Benedictine Saints: Frances of Rome

Statue of Frances of Rome and one of her children. Photo was taken by Lawrence OP and uploaded to Flickr.

Here is another Benedictine saint who appears in the Benedictine and Ignatius scramble.

Frances of Rome was not a typical Benedictine. She was a married woman with three children, but she was a Benedictine oblate. A religious oblate is a person who wants to participate in the life of a religious order while still living in the world.

When Frances was a little girl, she wanted to become a nun. Her parents, however, wanted her to marry a man named Lorenzo. Lorenzo held a very important position; he was the leader of the troops who protected the Pope. Frances thought that she wouldn’t be able to serve God if she got married. As it turns out, she was able to do amazing things for God while being a wife and mother.

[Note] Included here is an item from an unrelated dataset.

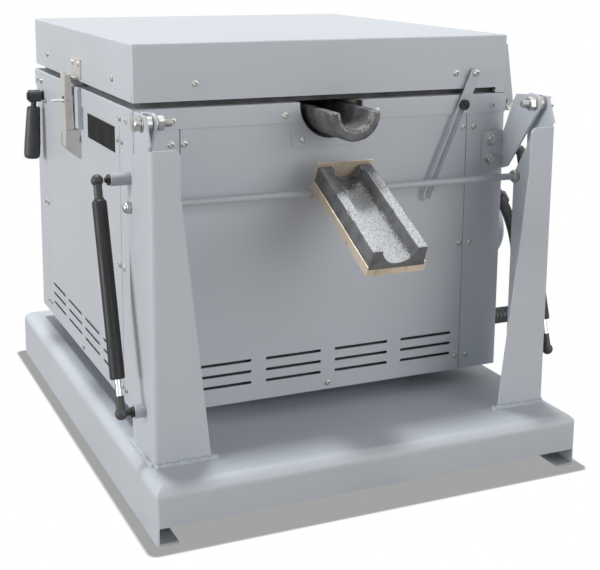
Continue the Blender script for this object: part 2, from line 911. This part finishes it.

She took care of her children and her relatives, and nursed her husband after he was wounded in battle. But she also took care of the poor and destitute, gathered other women together for prayer, and eventually founded a religious order of Benedictine Oblates. When the people of Rome were suffering from a famine, she drove through the countryside in a wagon to gather supplies.

Frances is a good patron for ordinary people who want to be saints. We don’t all have to be priests or monks or nuns to be holy. If we love God and try to help others, we will become saints right where we are.